Each line that holds the word "frame" should be returned.

[Entries with parts and joints]
----

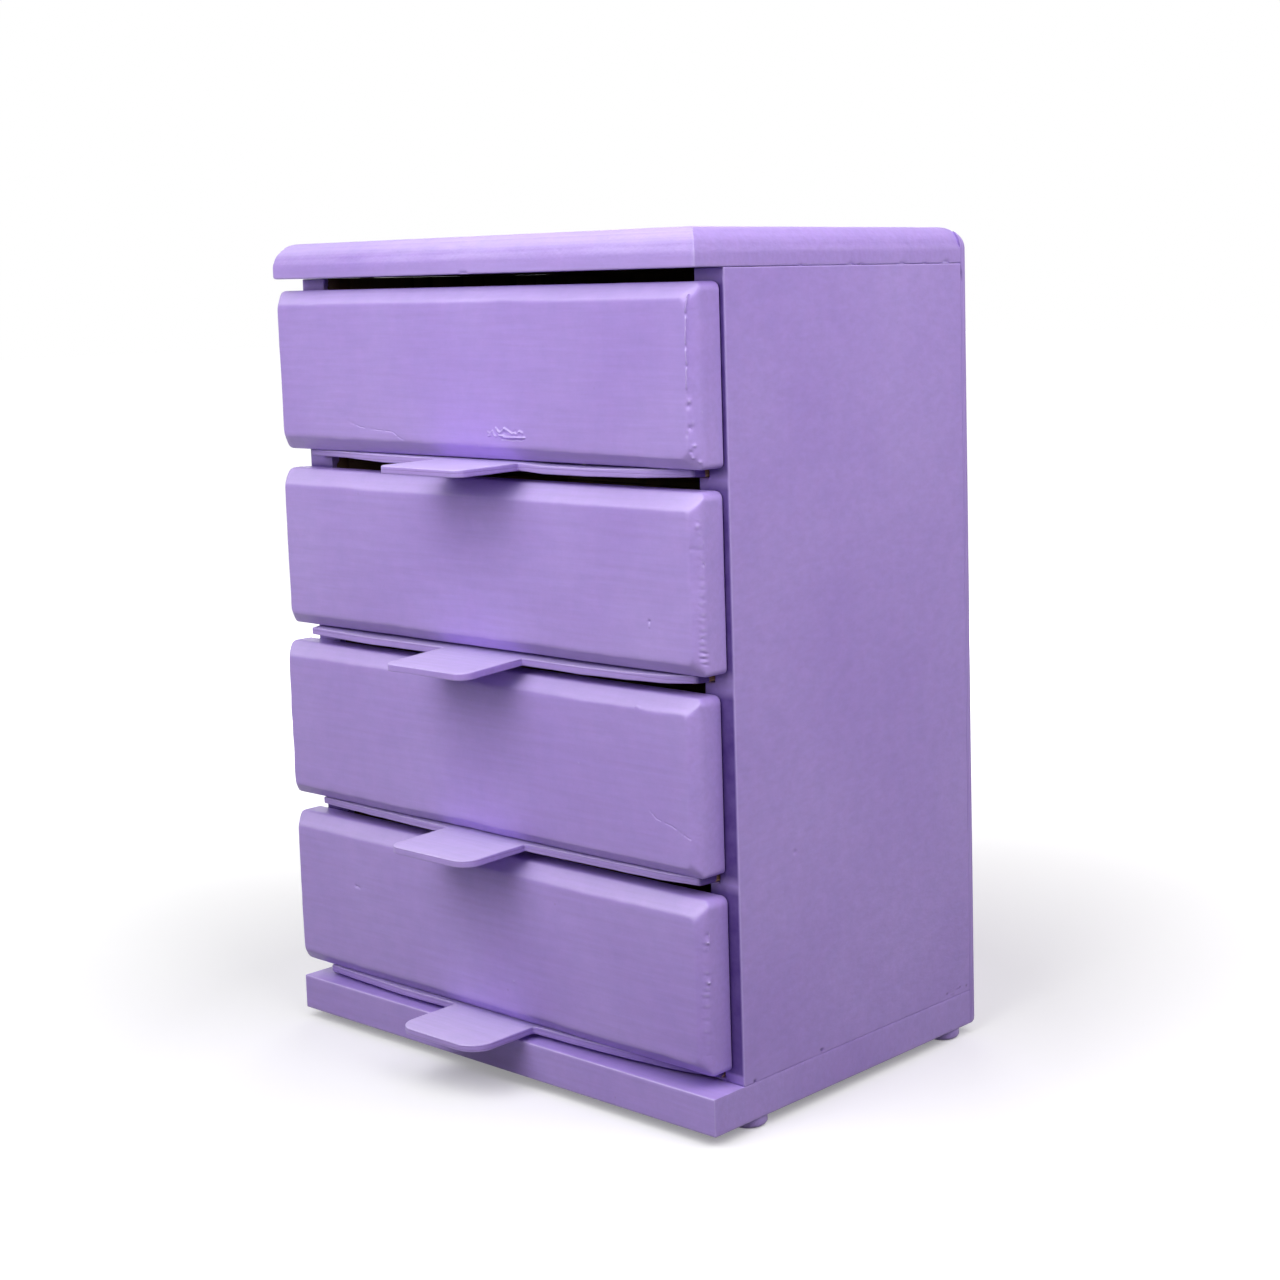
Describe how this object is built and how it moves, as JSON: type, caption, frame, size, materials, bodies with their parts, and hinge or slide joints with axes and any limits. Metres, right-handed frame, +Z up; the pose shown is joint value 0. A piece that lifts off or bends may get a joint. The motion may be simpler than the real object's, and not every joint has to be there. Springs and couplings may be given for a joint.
{
  "type": "tabletop chest of drawers",
  "caption": "Painted wooden tabletop chest with stacked sliding drawers, bevelled fronts, tongue pulls on the plywood bottoms and button feet.",
  "frame": {"origin": "middle of the bounding box, on the plane that the feet stand on", "axes": "+Z up, -Y out of the drawer fronts, +X to the right as seen from the front"},
  "size_m": [0.2052, 0.1542, 0.2752],
  "materials": {
    "painted_wood": "satin lilac paint over solid wood",
    "painted_plywood": "satin lilac paint over plywood",
    "plywood": "plywood, painted where it shows",
    "box_wood": "bare softwood",
    "dowel_wood": "bare hardwood dowel",
    "steel": "plain steel"
  },
  "bodies": {
    "case": {"top_board": "painted_wood", "base_board": "painted_wood", "back_panel": "painted_plywood", "top_dowels": "dowel_wood", "base_dowels": "dowel_wood", "back_pins": "steel", "foot_nails": "steel", "left_side": "painted_wood", "foot_front_left": "painted_wood", "foot_back_left": "painted_wood", "right_side": "painted_wood", "foot_front_right": "painted_wood", "foot_back_right": "painted_wood"},
    "drawer_1": {"drawer_1_front": "painted_wood", "drawer_1_bottom": "plywood", "drawer_1_back": "box_wood", "drawer_1_left_wall": "box_wood", "drawer_1_right_wall": "box_wood", "drawer_1_pins": "steel"},
    "drawer_2": {"drawer_2_front": "painted_wood", "drawer_2_bottom": "plywood", "drawer_2_back": "box_wood", "drawer_2_left_wall": "box_wood", "drawer_2_right_wall": "box_wood", "drawer_2_pins": "steel"},
    "drawer_3": {"drawer_3_front": "painted_wood", "drawer_3_bottom": "plywood", "drawer_3_back": "box_wood", "drawer_3_left_wall": "box_wood", "drawer_3_right_wall": "box_wood", "drawer_3_pins": "steel"},
    "drawer_4": {"drawer_4_front": "painted_wood", "drawer_4_bottom": "plywood", "drawer_4_back": "box_wood", "drawer_4_left_wall": "box_wood", "drawer_4_right_wall": "box_wood", "drawer_4_pins": "steel"}
  },
  "joints": [
    {"name": "drawer_1_slide", "type": "slide", "parent": "case", "child": "drawer_1", "axis": [0, -1, 0], "range_m": [0, 0.085]},
    {"name": "drawer_2_slide", "type": "slide", "parent": "case", "child": "drawer_2", "axis": [0, -1, 0], "range_m": [0, 0.085]},
    {"name": "drawer_3_slide", "type": "slide", "parent": "case", "child": "drawer_3", "axis": [0, -1, 0], "range_m": [0, 0.085]},
    {"name": "drawer_4_slide", "type": "slide", "parent": "case", "child": "drawer_4", "axis": [0, -1, 0], "range_m": [0, 0.085]}
  ]
}
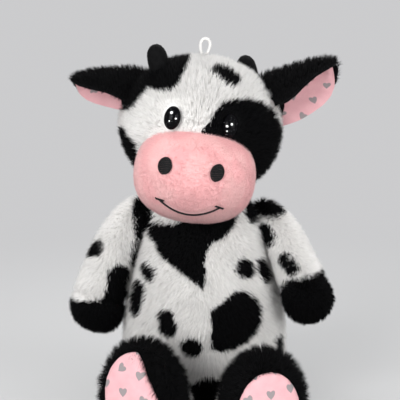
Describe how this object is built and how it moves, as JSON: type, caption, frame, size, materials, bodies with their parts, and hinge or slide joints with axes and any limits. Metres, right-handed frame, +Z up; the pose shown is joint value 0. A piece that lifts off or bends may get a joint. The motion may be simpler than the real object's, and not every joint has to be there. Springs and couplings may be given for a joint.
{
  "type": "plush cow",
  "caption": "Seated plush cow with a stuffed head, body and limbs, pink muzzle, ears, horns and a tail, and a cord loop to hang it by.",
  "frame": {"origin": "middle of the flat seat, on the surface that the cow sits on", "axes": "+Z up, along the cow's height; the cow faces -Y, and +X is the viewer's right from the front"},
  "size_m": [0.2181, 0.2448, 0.3165],
  "materials": {
    "body_skin": "long-pile plush",
    "body_filling": "polyester fibre",
    "pellet_pouch": "woven calico",
    "head_skin": "long-pile plush",
    "head_filling": "polyester fibre",
    "muzzle_skin": "short-pile plush",
    "muzzle_filling": "polyester fibre",
    "nostril_left": "embroidered thread",
    "nostril_right": "embroidered thread",
    "smile": "embroidered thread",
    "smile_tick_left": "embroidered thread",
    "smile_tick_right": "embroidered thread",
    "eye_left": "polished, with glitter",
    "eye_right": "polished, with glitter",
    "eye_washer_left": "moulded",
    "eye_washer_right": "moulded",
    "horn_skin_left": "velour",
    "horn_skin_right": "velour",
    "horn_filling_left": "polyester fibre",
    "horn_filling_right": "polyester fibre",
    "hanging_loop": "woven cord",
    "ear_back_left": "long-pile plush",
    "ear_lining_left": "printed cotton",
    "ear_back_right": "long-pile plush",
    "ear_lining_right": "printed cotton",
    "sleeve_left": "long-pile plush",
    "paw_left": "long-pile plush",
    "arm_filling_left": "polyester fibre",
    "sleeve_right": "long-pile plush",
    "paw_right": "long-pile plush",
    "arm_filling_right": "polyester fibre",
    "leg_skin_left": "long-pile plush",
    "foot_skin_left": "long-pile plush",
    "sole_left": "printed cotton",
    "leg_filling_left": "polyester fibre",
    "leg_skin_right": "long-pile plush",
    "foot_skin_right": "long-pile plush",
    "sole_right": "printed cotton",
    "leg_filling_right": "polyester fibre",
    "tail": "long-pile plush",
    "tail_tuft": "long-pile plush"
  },
  "bodies": {
    "body": {"body_skin": "body_skin", "body_filling": "body_filling", "pellet_pouch": "pellet_pouch"},
    "head": {"head_skin": "head_skin", "head_filling": "head_filling", "muzzle_skin": "muzzle_skin", "muzzle_filling": "muzzle_filling", "nostril_left": "nostril_left", "nostril_right": "nostril_right", "smile": "smile", "smile_tick_left": "smile_tick_left", "smile_tick_right": "smile_tick_right", "eye_left": "eye_left", "eye_right": "eye_right", "eye_washer_left": "eye_washer_left", "eye_washer_right": "eye_washer_right", "horn_skin_left": "horn_skin_left", "horn_skin_right": "horn_skin_right", "horn_filling_left": "horn_filling_left", "horn_filling_right": "horn_filling_right", "hanging_loop": "hanging_loop"},
    "ear_left": {"ear_back_left": "ear_back_left", "ear_lining_left": "ear_lining_left"},
    "ear_right": {"ear_back_right": "ear_back_right", "ear_lining_right": "ear_lining_right"},
    "arm_left": {"sleeve_left": "sleeve_left", "paw_left": "paw_left", "arm_filling_left": "arm_filling_left"},
    "arm_right": {"sleeve_right": "sleeve_right", "paw_right": "paw_right", "arm_filling_right": "arm_filling_right"},
    "leg_left": {"leg_skin_left": "leg_skin_left", "foot_skin_left": "foot_skin_left", "sole_left": "sole_left", "leg_filling_left": "leg_filling_left"},
    "leg_right": {"leg_skin_right": "leg_skin_right", "foot_skin_right": "foot_skin_right", "sole_right": "sole_right", "leg_filling_right": "leg_filling_right"},
    "tail": {"tail": "tail", "tail_tuft": "tail_tuft"}
  },
  "joints": [
    {"name": "head_turn", "type": "hinge", "parent": "body", "child": "head", "pos_m": [0, 0, 0.194], "axis": [0, 0, 1], "range_deg": [-20, 20]},
    {"name": "ear_left_flap", "type": "hinge", "parent": "head", "child": "ear_left", "pos_m": [-0.06065, -0.00233, 0.27747], "axis": [-0.0812, 0.9686, -0.2348], "range_deg": [-30, 30], "stiffness_Nm_per_rad": 0.02},
    {"name": "ear_right_flap", "type": "hinge", "parent": "head", "child": "ear_right", "pos_m": [0.06129, -0.00234, 0.26751], "axis": [-0.2049, -0.8161, 0.5404], "range_deg": [-30, 30], "stiffness_Nm_per_rad": 0.02},
    {"name": "arm_left_swing", "type": "hinge", "parent": "body", "child": "arm_left", "pos_m": [-0.04957, 0, 0.15721], "axis": [-0.9703, 0, 0.2419], "range_deg": [-35, 70]},
    {"name": "arm_right_swing", "type": "hinge", "parent": "body", "child": "arm_right", "pos_m": [0.04957, 0, 0.15721], "axis": [-0.9703, 0, -0.2419], "range_deg": [-45, 60]},
    {"name": "leg_left_swing", "type": "hinge", "parent": "body", "child": "leg_left", "pos_m": [-0.032, -0.07442, 0.0262], "axis": [-0.9397, 0.342, 0], "range_deg": [-30, 30]},
    {"name": "leg_right_swing", "type": "hinge", "parent": "body", "child": "leg_right", "pos_m": [0.036, -0.07257, 0.0262], "axis": [-0.9703, -0.2419, 0], "range_deg": [-30, 30]},
    {"name": "tail_wag", "type": "hinge", "parent": "body", "child": "tail", "pos_m": [0, 0.06862, 0.046], "axis": [0, 0, 1], "range_deg": [-40, 40]}
  ]
}
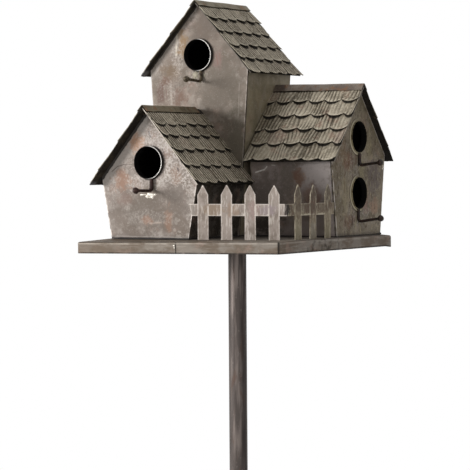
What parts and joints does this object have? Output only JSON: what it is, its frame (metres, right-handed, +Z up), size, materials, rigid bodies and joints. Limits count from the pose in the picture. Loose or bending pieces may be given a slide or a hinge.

----

### Task solution:
Describe how this object is built and how it moves, as JSON: type, caption, frame, size, materials, bodies with their parts, and hinge or slide joints with axes and any limits. Metres, right-handed frame, +Z up; the pose shown is joint value 0. A piece that lifts off or bends may get a joint. The motion may be simpler than the real object's, and not every joint has to be there. Springs and couplings may be given for a joint.
  "frame": {"origin": "middle of the bounding box, on the plane that the feet stand on", "axes": "+Z up, -Y out of the drawer fronts, +X to the right as seen from the front"},
Describe how this object is built and how it moves, as JSON: type, caption, frame, size, materials, bodies with their parts, and hinge or slide joints with axes and any limits. Metres, right-handed frame, +Z up; the pose shown is joint value 0. A piece that lifts off or bends may get a joint. The motion may be simpler than the real object's, and not every joint has to be there. Springs and couplings may be given for a joint.
  "frame": {"origin": "middle of the flat seat, on the surface that the cow sits on", "axes": "+Z up, along the cow's height; the cow faces -Y, and +X is the viewer's right from the front"},
What parts and joints does this object have? Output only JSON: what it is, its frame (metres, right-handed, +Z up), size, materials, rigid bodies and joints. Limits count from the pose in the picture. Loose or bending pieces may be given a slide or a hinge.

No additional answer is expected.